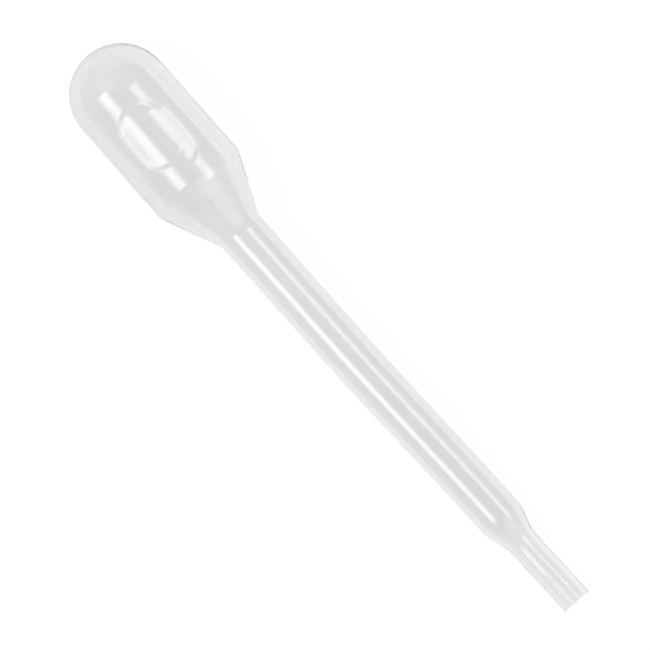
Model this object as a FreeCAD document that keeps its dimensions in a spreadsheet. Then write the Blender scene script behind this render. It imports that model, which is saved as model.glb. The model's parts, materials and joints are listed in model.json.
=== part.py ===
"""A plastic dropper pipette, blown in one piece: a round-ended squeeze bulb with a thumb pad
on each mould half, a conical shoulder, a long hollow stem, a short taper and an open tip.

The forms are drawn in the pipette's own frame, with X along its axis from the bulb's round end
to the tip and Z up through the front thumb pad. The finished piece is then laid down as it
comes to rest, on the shoulder bend of its bulb and on the bend where its stem starts to taper,
with its origin under the middle of its box.
"""

import FreeCAD, Part
import math
import os
import Sketcher

SIZES = (
    ("bulb_diameter", 12.5, "outside of the squeeze bulb"),
    ("bulb_length", 20.65, "round end to the shoulder's corner"),
    ("bulb_wall", 0.6, "wall of the bulb"),
    ("shoulder_length", 7.35, "cone between bulb and stem, along the axis"),
    ("shoulder_bend", 2.2, "outer radius where the bulb turns into the shoulder"),
    ("neck_bend", 2.5, "outer radius where the shoulder turns into the stem"),
    ("stem_diameter", 5.8, "outside of the stem"),
    ("stem_length", 46.7, "between the corners of shoulder and taper"),
    ("stem_wall", 0.55, "wall of the stem"),
    ("taper_length", 3.3, "cone between stem and tip, along the axis"),
    ("taper_bend", 2.0, "outer radius where the stem turns into the taper"),
    ("throat_bend", 5.0, "outer radius where the taper turns into the tip"),
    ("tip_diameter", 3.75, "outside of the tip"),
    ("tip_length", 9.85, "taper's corner to the square cut at the end"),
    ("tip_wall", 0.55, "wall of the tip"),
    ("pad_centre", 13.1, "round end to the middle of a thumb pad"),
    ("pad_length", 8.1, "thumb pad along the bulb"),
    ("pad_width", 5.5, "thumb pad across the bulb"),
    ("pad_corner", 2.3, "corner radius of the thumb pad's outline"),
    ("pad_depth", 0.15, "how far the pad's crown lies below the bulb's"),
    ("pad_crown", 6.6, "radius across the flatter face of the pad"),
    ("margin", 1.0, "how far a cutting form stands past what it cuts"),
)

BULB_RADIUS = "Sizes.bulb_diameter / 2"
STEM_RADIUS = "Sizes.stem_diameter / 2"
TIP_RADIUS = "Sizes.tip_diameter / 2"
SHOULDER_START = "Sizes.bulb_length"
STEM_START = f"({SHOULDER_START} + Sizes.shoulder_length)"
TAPER_START = f"({STEM_START} + Sizes.stem_length)"
TIP_START = f"({TAPER_START} + Sizes.taper_length)"
TIP_END = f"({TIP_START} + Sizes.tip_length)"
SHOULDER_TURN = f"atan(({BULB_RADIUS} - {STEM_RADIUS}) / Sizes.shoulder_length)"
TAPER_TURN = f"atan(({STEM_RADIUS} - {TIP_RADIUS}) / Sizes.taper_length)"
SAME_PLACE = 1e-4


def make_sheet(doc):
    """The driving dimensions, in millimetres and degrees."""
    sheet = doc.addObject("Spreadsheet::Sheet", "Sizes")
    for row, (alias, size, meaning) in enumerate(SIZES, start=1):
        sheet.set(f"A{row}", alias)
        sheet.set(f"B{row}", str(size))
        sheet.set(f"C{row}", meaning)
        sheet.setAlias(f"B{row}", alias)
    doc.recompute()


def value(doc, expression):
    """What an expression on the sheet comes to, as a plain number."""
    found = doc.Sizes.evalExpression(expression)
    return float(getattr(found, "Value", found))


def point(doc, corner):
    """A corner, given as two expressions, as a point of a sketch."""
    across, up = corner
    return FreeCAD.Vector(value(doc, across), value(doc, up), 0)


def new_sketch(body, name, role):
    """An empty sketch on one of the body's origin planes."""
    sketch = body.newObject("Sketcher::SketchObject", name)
    plane = next(f for f in body.Origin.OriginFeatures if f.Role == role)
    sketch.AttachmentSupport = [(plane, "")]
    sketch.MapMode = "FlatFace"
    return sketch


def constrain(sketch, kind, *where):
    sketch.addConstraint(Sketcher.Constraint(kind, *where))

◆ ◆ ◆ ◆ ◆

### Given problem:
Take the lines above and print them exactly.

### Solution below:
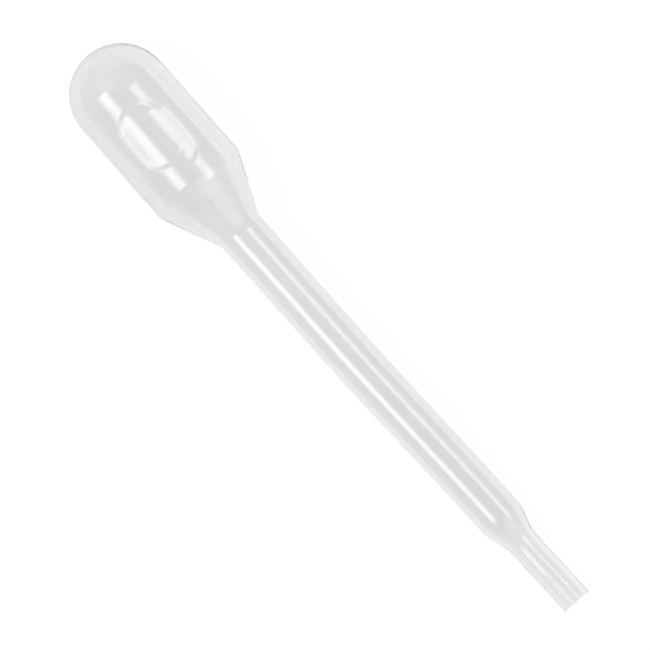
Model this object as a FreeCAD document that keeps its dimensions in a spreadsheet. Then write the Blender scene script behind this render. It imports that model, which is saved as model.glb. The model's parts, materials and joints are listed in model.json.
=== part.py ===
"""A plastic dropper pipette, blown in one piece: a round-ended squeeze bulb with a thumb pad
on each mould half, a conical shoulder, a long hollow stem, a short taper and an open tip.

The forms are drawn in the pipette's own frame, with X along its axis from the bulb's round end
to the tip and Z up through the front thumb pad. The finished piece is then laid down as it
comes to rest, on the shoulder bend of its bulb and on the bend where its stem starts to taper,
with its origin under the middle of its box.
"""

import FreeCAD, Part
import math
import os
import Sketcher

SIZES = (
    ("bulb_diameter", 12.5, "outside of the squeeze bulb"),
    ("bulb_length", 20.65, "round end to the shoulder's corner"),
    ("bulb_wall", 0.6, "wall of the bulb"),
    ("shoulder_length", 7.35, "cone between bulb and stem, along the axis"),
    ("shoulder_bend", 2.2, "outer radius where the bulb turns into the shoulder"),
    ("neck_bend", 2.5, "outer radius where the shoulder turns into the stem"),
    ("stem_diameter", 5.8, "outside of the stem"),
    ("stem_length", 46.7, "between the corners of shoulder and taper"),
    ("stem_wall", 0.55, "wall of the stem"),
    ("taper_length", 3.3, "cone between stem and tip, along the axis"),
    ("taper_bend", 2.0, "outer radius where the stem turns into the taper"),
    ("throat_bend", 5.0, "outer radius where the taper turns into the tip"),
    ("tip_diameter", 3.75, "outside of the tip"),
    ("tip_length", 9.85, "taper's corner to the square cut at the end"),
    ("tip_wall", 0.55, "wall of the tip"),
    ("pad_centre", 13.1, "round end to the middle of a thumb pad"),
    ("pad_length", 8.1, "thumb pad along the bulb"),
    ("pad_width", 5.5, "thumb pad across the bulb"),
    ("pad_corner", 2.3, "corner radius of the thumb pad's outline"),
    ("pad_depth", 0.15, "how far the pad's crown lies below the bulb's"),
    ("pad_crown", 6.6, "radius across the flatter face of the pad"),
    ("margin", 1.0, "how far a cutting form stands past what it cuts"),
)

BULB_RADIUS = "Sizes.bulb_diameter / 2"
STEM_RADIUS = "Sizes.stem_diameter / 2"
TIP_RADIUS = "Sizes.tip_diameter / 2"
SHOULDER_START = "Sizes.bulb_length"
STEM_START = f"({SHOULDER_START} + Sizes.shoulder_length)"
TAPER_START = f"({STEM_START} + Sizes.stem_length)"
TIP_START = f"({TAPER_START} + Sizes.taper_length)"
TIP_END = f"({TIP_START} + Sizes.tip_length)"
SHOULDER_TURN = f"atan(({BULB_RADIUS} - {STEM_RADIUS}) / Sizes.shoulder_length)"
TAPER_TURN = f"atan(({STEM_RADIUS} - {TIP_RADIUS}) / Sizes.taper_length)"
SAME_PLACE = 1e-4


def make_sheet(doc):
    """The driving dimensions, in millimetres and degrees."""
    sheet = doc.addObject("Spreadsheet::Sheet", "Sizes")
    for row, (alias, size, meaning) in enumerate(SIZES, start=1):
        sheet.set(f"A{row}", alias)
        sheet.set(f"B{row}", str(size))
        sheet.set(f"C{row}", meaning)
        sheet.setAlias(f"B{row}", alias)
    doc.recompute()


def value(doc, expression):
    """What an expression on the sheet comes to, as a plain number."""
    found = doc.Sizes.evalExpression(expression)
    return float(getattr(found, "Value", found))


def point(doc, corner):
    """A corner, given as two expressions, as a point of a sketch."""
    across, up = corner
    return FreeCAD.Vector(value(doc, across), value(doc, up), 0)


def new_sketch(body, name, role):
    """An empty sketch on one of the body's origin planes."""
    sketch = body.newObject("Sketcher::SketchObject", name)
    plane = next(f for f in body.Origin.OriginFeatures if f.Role == role)
    sketch.AttachmentSupport = [(plane, "")]
    sketch.MapMode = "FlatFace"
    return sketch


def constrain(sketch, kind, *where):
    sketch.addConstraint(Sketcher.Constraint(kind, *where))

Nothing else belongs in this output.